START

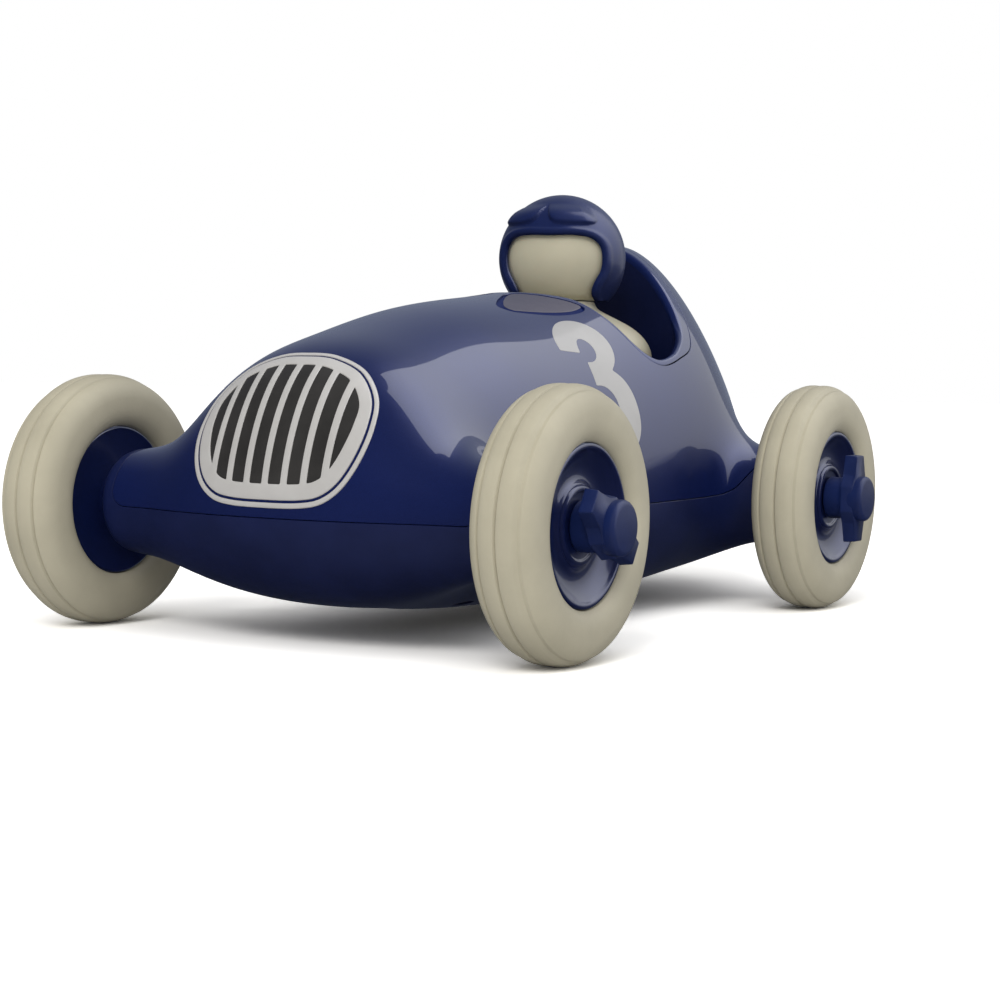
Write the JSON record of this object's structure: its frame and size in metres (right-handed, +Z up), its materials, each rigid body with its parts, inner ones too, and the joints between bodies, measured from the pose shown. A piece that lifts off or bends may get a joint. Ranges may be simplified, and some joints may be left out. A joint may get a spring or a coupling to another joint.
{
  "type": "toy racing car",
  "caption": "Push-along toy racing car with a two-shell body, slotted nose grille, open cockpit, lift-out helmeted driver, ribbed rubber tyres and winged wheel nuts.",
  "frame": {"origin": "on the ground under the middle of the car's bounding box", "axes": "+X towards the nose, +Y the car's left side, +Z up"},
  "size_m": [0.2703, 0.183, 0.1285],
  "materials": {
    "gloss_blue": "high gloss metallic",
    "satin_blue": "satin",
    "cockpit_dark": "matte",
    "grille_silver": "brushed",
    "figure_cream": "satin",
    "tyre_rubber": "matte",
    "steel": "turned",
    "bush_nylon": "moulded"
  },
  "bodies": {
    "car": {"upper_shell": "gloss_blue", "lower_shell": "satin_blue", "cockpit_surround": "gloss_blue", "cockpit_tub": "cockpit_dark", "grille_plate": "grille_silver", "bush_front_left": "bush_nylon", "bush_front_right": "bush_nylon", "bush_rear_left": "bush_nylon", "bush_rear_right": "bush_nylon", "washer_front_left": "steel", "washer_front_right": "steel", "washer_rear_left": "steel", "washer_rear_right": "steel", "shell_screw_front_left": "steel", "shell_screw_front_right": "steel", "shell_screw_rear_left": "steel", "shell_screw_rear_right": "steel"},
    "front_wheels": {"axle_front": "steel", "hub_front_left": "gloss_blue", "tyre_front_left": "tyre_rubber", "spinner_front_left": "satin_blue", "hub_front_right": "gloss_blue", "tyre_front_right": "tyre_rubber", "spinner_front_right": "satin_blue"},
    "rear_wheels": {"axle_rear": "steel", "hub_rear_left": "gloss_blue", "tyre_rear_left": "tyre_rubber", "spinner_rear_left": "satin_blue", "hub_rear_right": "gloss_blue", "tyre_rear_right": "tyre_rubber", "spinner_rear_right": "satin_blue"},
    "driver": {"driver_torso": "figure_cream"},
    "driver_head": {"driver_head": "figure_cream", "driver_helmet": "gloss_blue"}
  },
  "joints": [
    {"name": "front_axle_spin", "type": "hinge", "parent": "car", "child": "front_wheels", "pos_m": [0.10015, 0, 0.035], "axis": [0, 1, 0], "continuous": true},
    {"name": "rear_axle_spin", "type": "hinge", "parent": "car", "child": "rear_wheels", "pos_m": [-0.06615, 0, 0.035], "axis": [0, 1, 0], "continuous": true},
    {"name": "driver_lift", "type": "slide", "parent": "car", "child": "driver", "axis": [0, 0, 1], "range_m": [0, 0.06]},
    {"name": "head_turn", "type": "hinge", "parent": "driver", "child": "driver_head", "pos_m": [-0.032, 0, 0.1], "axis": [0, 0, 1], "range_deg": [-90, 60]}
  ]
}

END

▸ Given task: Using the listing above, pull out all lines that hold the word "body".

▸ Solved problem:
Write the JSON record of this object's structure: its frame and size in metres (right-handed, +Z up), its materials, each rigid body with its parts, inner ones too, and the joints between bodies, measured from the pose shown. A piece that lifts off or bends may get a joint. Ranges may be simplified, and some joints may be left out. A joint may get a spring or a coupling to another joint.
  "caption": "Push-along toy racing car with a two-shell body, slotted nose grille, open cockpit, lift-out helmeted driver, ribbed rubber tyres and winged wheel nuts.",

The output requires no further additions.